日本に「かべに耳あり」ということわざがあります。意味を知っていますか?
「草原に目あり、茂みに耳あり」 (インドやチェコ)
「茂みに耳あり」 (中米のトリニダード・トバコ)
「野に目あり、森に耳あり」 (イギリス、フランス、ドイツ、ベルギー)
「畑に目あり、かべに耳あり」 (グルジア)
「風に耳あり」、「小道に耳あり」 (アフリカのガーナ)
「虫に耳あり」 (アフリカのマサイ族)
「昼に目あり、夜に耳あり」 (イランとモロッコ)
「昼間の話の鳥が聞き、夜の話はねずみが聞く」 (韓国)
「へいにすき間あり、かべに耳あり」 (中国)
このように、ほぼ同じ言い方、意味のことわざが世界中にあるのはおもしろいですね。
ことわざの役割って何?
「タトエにもれたものはない」ということわざがあります。この意味は、ことわざはありとあらゆることを言っている、と いうことです。ことわざを知ることで、「民族の天分、機知、精神はことわざの中に見いだされる」(イギリスの哲学者、フランシス・ベーコンの言葉)ことに なるのです。
また、「ことわざは知性から生まれ、知性はことわざから生まれる」(ロシアのことわざ)、「ことわざを知っている賢者(けんじゃ)は争いをお さめる」(ナイジェリアのことわざ)こともできるわけですね。

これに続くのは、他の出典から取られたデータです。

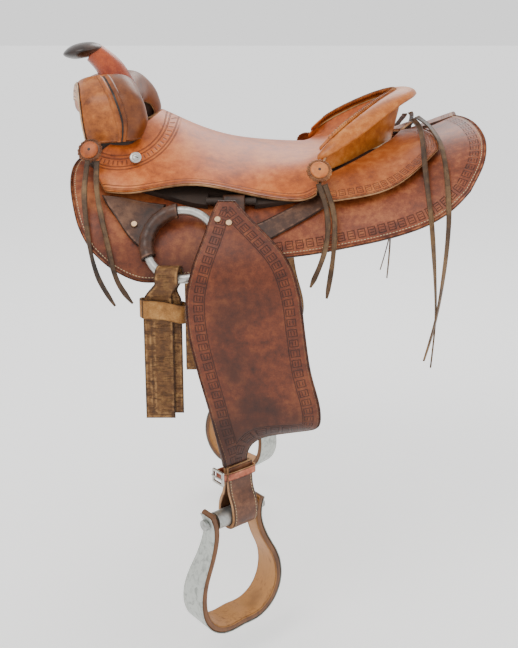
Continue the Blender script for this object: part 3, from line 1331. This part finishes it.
def hanging_strap(front_x, rear_x, length):
    """Strap from the front ply's foot, over the ring's wire and down behind."""
    r = RING_WIRE_R + 5.0 + 2.25
    y, z = WIRE[1], WIRE[2]
    pts = []
    for k in steps(14):
        pts.append((sum(front_x) / 2, y - 2.25 - 0.2 * math.sin(9 * k),
                    z - length + (length - 30) * k))
    pts.append((sum(front_x) / 2 + 4, y - 6, z - 20))
    for a in np.radians(np.arange(-150, -391, -20)):
        pts.append((-125 + 3.0 * math.cos(a), y + r * math.cos(a), z + r * math.sin(a)))
    rear = [(sum(rear_x) / 2 - 2, y + 6, z - 20)]
    for k in reversed(steps(14)):
        rear.append((sum(rear_x) / 2, y + 2.25, z - length + 6 + (length - 36) * k))
    return spline(pts + rear, 2.2)


def strap_widths(line, wide, neck):
    """Width along a hanging strap, narrower where it goes round the ring."""
    near = np.abs(line[:, 2] - WIRE[2])
    t = np.clip((near - 14) / 26, 0, 1)
    return neck + (wide - neck) * t * t * (3 - 2 * t)


def make_hanging(front_x, rear_x, length, wide, f):
    line = hanging_strap(front_x, rear_x, length)
    widths = strap_widths(line, wide, NECK_W)
    p = strap_panel(line, np.tile((1.0, 0, 0), (len(line), 1)), widths, STRAP_T, "u0 u1 v0 v1", 1.3, 16)
    return p.on(f)


latigo_panel = make_hanging((-162, -120), (-150, -108), 210, 42.0, np.asarray)
settle(latigo_panel.build("latigo", ["latigo", "edge", "latigo"], tool_under=True), "latigo_body",
       "latigo_leather", "latigo")


def latigo_wrap():
    """Band of the latigo drawn across its two plies below the ring."""
    x0, x1, y, z = -164.0, -104.0, WIRE[1], WIRE[2] - WRAP_DROP
    c = [(x0 + 2, y - 7.0, z + 3), (-134, y - 7.6, z + 1), (x1 - 3, y - 6.6, z - 5), (x1 + 1, y, z - 5),
         (x1 - 3, y + 7.0, z - 3), (-134, y + 7.4, z), (x0 + 2, y + 7.0, z + 3), (x0 - 2, y, z + 3.5),
         (x0 + 2, y - 7.0, z + 3)]
    line = spline(c, 1.8)
    return strap_panel(line, np.tile((0.0, 0, 1.0), (len(line), 1)), WRAP_W, WRAP_T, "v0 v1", 1.1, 12)


settle(latigo_wrap().build("latigo_wrap", ["latigo_tan", "edge", "latigo_tan"], tool_under=True),
       "latigo_body", "latigo_leather")
billet_panel = make_hanging((-144, -104), (-144, -104), 330, 40.0, flip_y)
settle(billet_panel.build("off_billet", ["latigo", "edge", "latigo"], tool_under=True),
       "off_billet_body", "latigo_leather", "off_billet")

# ---- rosettes
ROSETTES = {"front_rosette": ((-243, -157, 57), (-0.12, -0.86, 0.5)),
            "mid_rosette": ((86, -172, 30), (0.05, -0.80, 0.6))}
BASE_R, DISC_R, LACED_R, FERRULE_R, HEAD_R = 18.8, 13.2, 16.6, 8.6, 5.4


def disc_mesh(name, centre, normal, radius, tall, mat, scallop=0.0, teeth=22, crown=1.0):
    """Domed disc of leather with a scalloped, rounded edge."""
    n = unit(normal)
    a = unit(np.cross(n, (0, 0, 1)))
    b = np.cross(n, a)
    rings = [(0.0, 1.0), (0.3, 1.0), (0.6, 0.97), (0.82, 0.9), (0.93, 0.75), (0.985, 0.5), (1.0, 0.25),
             (0.985, 0.0), (0.9, -0.0)]
    m = teeth * 8
    verts = []
    for r, h in rings:
        for j in range(m):
            t = 2 * math.pi * j / m
            rr = radius * r * (1 - scallop * r ** 6 * abs(math.sin(teeth * t / 2)) ** 3)
            lift = tall * h + crown * (1 - r ** 2) * (h > 0)
            away = (a * math.cos(t) + b * math.sin(t)) * max(rr, 0.02)
            verts.append(np.array(centre) + away + n * lift)
    faces = ring_faces(len(rings), m)
    if np.dot(np.cross(a, b), n) > 0:
        faces = faces[:, ::-1]
    return mesh_object(name, verts, faces, [mat])


def torus_arc(name, centre, normal, radius, wire, mat, count, long, slant):
    """Laced whipping round a disc's edge."""
    n = unit(normal)
    a = unit(np.cross(n, (0, 0, 1)))
    b = np.cross(n, a)
    pts, norms = [], []
    for j in range(count):
        t = 2 * math.pi * j / count
        d = a * math.cos(t) + b * math.sin(t)
        pts.append(np.array(centre) + d * radius)
        norms.append(unit(n * 0.7 + d * 0.7))
    return stitches(name, [(np.array(pts), np.array(norms))], mat, long, wire, wire * 0.9, 0.0, slant)


def make_rosette(part):
    p, n = ROSETTES[part]

    def make(name, f):
        c, m = f(np.array(p, float)), f(np.array(n, float))
        m = unit(m)
        yield disc_mesh(name + "_base", c, m, BASE_R, 2.8, "rim", 0.10, 18, 0.2)
        yield disc_mesh(name + "_disc", c + m * 3.3, m, DISC_R, 2.4, "rosette", 0.03, 20, 0.9)
        yield disc_mesh(name + "_slot", c + m * 6.2, m, 2.4, 0.5, "dark", 0.0, 4, 0.1)
        yield torus_arc(name + "_lacing", c + m * 2.4, m, LACED_R, 2.1, "rim", 30, 5.4, 1.05)
    return make


for part in ROSETTES:
    sided(part, make_rosette(part), "saddle", "saddle_leather")
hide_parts("rosettes")

SCREW = ((-180, -141, 45), (0.05, -0.85, 0.5))


def make_screw(name, f):
    c, n = f(np.array(SCREW[0], float)), unit(f(np.array(SCREW[1], float)))
    yield disc_mesh(name + "_ferrule", c, n, FERRULE_R, 1.3, "nickel", 0.0, 12, 0.6)
    yield disc_mesh(name + "_head", c + n * 1.5, n, HEAD_R, 1.2, "nickel", 0.0, 12, 1.0)
    side = unit(np.cross(n, (0.35, 0, 1)))
    line = [c + n * 3.55 + side * k for k in np.linspace(-4.4, 4.4, 9)]
    across = np.tile(np.cross(n, side), (9, 1))
    yield strap_panel(line, across, 1.1, 0.5, "v0 v1", 0.1, 4).build(name + "_slot", ["dark"] * 3)


sided("fork_screw", make_screw, "saddle", "nickel")
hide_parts("screws")

# ---- saddle strings
# The routes of the CAD model's strings, in metres.
STRINGS = {
    "front_string_a": [(-.244, -.173, .046), (-.247, -.182, .024), (-.248, -.194, -.003),
                       (-.244, -.208, -.032), (-.239, -.222, -.062), (-.231, -.237, -.092),
                       (-.220, -.241, -.122), (-.202, -.242, -.150)],
    "front_string_b": [(-.231, -.173, .045), (-.232, -.182, .022), (-.229, -.193, -.006),
                       (-.221, -.208, -.036), (-.212, -.223, -.067), (-.204, -.237, -.100),
                       (-.193, -.242, -.126), (-.177, -.243, -.146)],
    "mid_string_a": [(.084, -.190, .015), (.092, -.197, -.005), (.097, -.208, -.028),
                     (.097, -.218, -.054), (.091, -.230, -.079), (.082, -.234, -.103),
                     (.072, -.235, -.125)],
    "mid_string_b": [(.093, -.190, .014), (.102, -.198, -.009), (.107, -.210, -.033),
                     (.106, -.222, -.060), (.103, -.234, -.088), (.099, -.238, -.114),
                     (.095, -.239, -.140)],
    "rear_string_a": [(.238, -.040, .090), (.243, -.074, .085), (.242, -.108, .074),
                      (.239, -.141, .059), (.237, -.171, .037), (.238, -.197, .006),
                      (.241, -.219, -.030), (.244, -.229, -.071), (.247, -.235, -.113),
                      (.250, -.237, -.159), (.249, -.237, -.203), (.246, -.237, -.244)],
    "rear_string_b": [(.246, -.034, .093), (.254, -.070, .088), (.260, -.105, .078),
                      (.264, -.142, .066), (.266, -.173, .041), (.266, -.201, .008),
                      (.265, -.223, -.028), (.262, -.233, -.070), (.257, -.241, -.112),
                      (.251, -.246, -.156), (.243, -.247, -.196), (.234, -.247, -.230)]}
LACE_W, LACE_T = 8.0, 2.2


def route_line(points):
    """Points read from a smooth curve whose control points are the route."""
    cu = bpy.data.curves.new("route", "CURVE")
    cu.dimensions, cu.resolution_u = "3D", 12
    sp = cu.splines.new("NURBS")
    sp.points.add(len(points) - 1)
    for p, co in zip(sp.points, points):
        p.co = (*co, 1)
    sp.order_u = 3
    sp.use_endpoint_u = True
    ob = bpy.data.objects.new("route", cu)
    me = bpy.data.meshes.new_from_object(ob)
    line = np.array([v.co for v in me.vertices])
    bpy.data.objects.remove(ob)
    bpy.data.curves.remove(cu)
    bpy.data.meshes.remove(me)
    return line


def make_string(name, line, twist, start_out, seed):
    """Flat lace that follows a line in metres, twisting a little and tapering to its tip."""
    path = even(line / MM, 2.5)
    t = unit(np.gradient(path, axis=0))
    run = np.linspace(0, 1, len(path))
    out = np.tile(start_out, (len(path), 1))
    out = unit(out - (out * t).sum(1, keepdims=True) * t)
    flat = unit(np.cross(out, t))
    ang = twist * run + 0.25 * np.sin(run * 9 + seed) + 0.1
    wide_dir = flat * np.cos(ang)[:, None] + out * np.sin(ang)[:, None]
    width = LACE_W * (1 - 0.10 * run + 0.05 * np.sin(run * 23 + seed))
    width = width * np.clip((1.02 - run) / 0.10, 0.25, 1) ** 0.6
    p = strap_panel(path, wide_dir, width, LACE_T, "v0 v1", 0.7, 7)
    return p.build(name, ["lace"] * 3, tool_under=True)


for key, pts in STRINGS.items():
    for side, sign in (("near", 1), ("off", -1)):
        line = route_line([(x, y * sign, z) for x, y, z in pts])
        seed = len(key) + 3 * (key[-1] == "b") + (key[0] == "f")
        start = np.array((-0.05, -0.85 * sign, 0.5))
        twist = {"f": 0.5, "m": -0.4, "r": 1.5}[key[0]] * (1 if key[-1] == "a" else -0.8)
        name = side + "_" + key
        ob = make_string(name + "_lace", line, twist, start, seed)
        settle(ob, "saddle", "string_leather", name)

# ---- CAD pieces that keep their shape
KEPT = {"near_ring": "nickel", "off_ring": "nickel", "near_hobble_buckle": "nickel",
        "off_hobble_buckle": "nickel", "near_stirrup_bolt": "steel", "off_stirrup_bolt": "steel",
        "rigging_rivets": "brass", "near_fender_rivets": "brass", "off_fender_rivets": "brass",
        "near_bar": "bar", "off_bar": "bar", "fork": "bar", "cantle": "tree",
        "ground_seat": "tree"}
for node, mat in KEPT.items():
    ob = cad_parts[node]
    if not ob.material_slots:
        ob.data.materials.append(MAT[mat])
    for s in ob.material_slots:
        s.material = MAT[mat]

# ---- studio
FLOOR_Z, FLOOR_HALF, FLOOR_GLOW, WORLD_LIGHT = -0.70, 30, 0.35, 1.3
CAMERA_AT, CAMERA_TILT, CAMERA_LENS, CAMERA_SHIFT = (0, -1.5, 0.245), 14.25, 52.06, -0.108
WHITE = (1.0, 1.0, 1.0, 1)


def studio():
    g = Nodes("studio_floor")
    floor_mat = g.finish((0.9, 0.9, 0.9), 0.9, Emission_Color=WHITE,
                         Emission_Strength=FLOOR_GLOW)
    me = bpy.data.meshes.new("studio_floor")
    corners = [(x * FLOOR_HALF, y * FLOOR_HALF, FLOOR_Z)
               for x, y in ((-1, -1), (1, -1), (1, 1), (-1, 1))]
    me.from_pydata(corners, [], [(0, 1, 2, 3)])
    me.materials.append(floor_mat)
    floor = bpy.data.objects.new("studio_floor", me)
    bpy.context.scene.collection.objects.link(floor)
    world = bpy.data.worlds.new("studio")
    bpy.context.scene.world = world
    world.use_nodes = True
    sky = world.node_tree.nodes["Background"].inputs
    sky[0].default_value, sky[1].default_value = WHITE, WORLD_LIGHT
    for name, at, to, size, power, col in (
            ("key", (-1.0, -1.5, 2.2), (0, -0.1, 0.0), 1.2, 30, (1.0, 0.98, 0.95)),
            ("fill", (1.8, -1.6, 0.7), (0, 0, -0.1), 1.8, 8, (0.95, 0.97, 1.0)),
            ("rim", (0.4, 1.8, 1.6), (0, 0, 0.1), 1.2, 22, (1.0, 0.99, 0.97))):
        light = bpy.data.lights.new(name, "AREA")
        light.size, light.energy, light.color = size, power, col
        ob = bpy.data.objects.new(name, light)
        ob.location = at
        ob.rotation_mode = "QUATERNION"
        ob.rotation_quaternion = (Vector(at) - Vector(to)).to_track_quat("Z", "Y")
        bpy.context.scene.collection.objects.link(ob)


def camera():
    cam = bpy.data.cameras.new("camera")
    cam.sensor_fit, cam.sensor_width, cam.lens = "AUTO", 36.0, CAMERA_LENS
    cam.shift_y = CAMERA_SHIFT
    cam.clip_start, cam.clip_end = 0.05, 50
    ob = bpy.data.objects.new("camera", cam)
    ob.location = CAMERA_AT
    ob.rotation_euler = (math.radians(90 - CAMERA_TILT), 0, 0)
    bpy.context.scene.collection.objects.link(ob)
    bpy.context.scene.camera = ob


studio()
camera()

つまり、ことわざを知ることは、人間、社会を全体的に知ることにつながるわけです。
さらに、ことわざには、「人を見たら泥棒と思え」というのがあります。たしかにそのような事は現実の社会にあります。する と反対に、「渡る世間に鬼はいない」ということわざがあってバランスをとっています(少し前まで、「渡る世間に鬼はなし」というテレビドラマがありました)。このように、人間、社会をきれいごとでなく、裏側までも言い表しているのがことわざなのです。
しかし、ことわざには、表現、言い方を印象深く、おおげさにするために、人の欠点や差別をはっきりというものも、少なくありませんので、その点は注意も必要です。
いずれにしてもことわざを知り、使いこなすと、すばらしく世界が見えるようになり、おもしろい会話もできることはまちがいありませんね。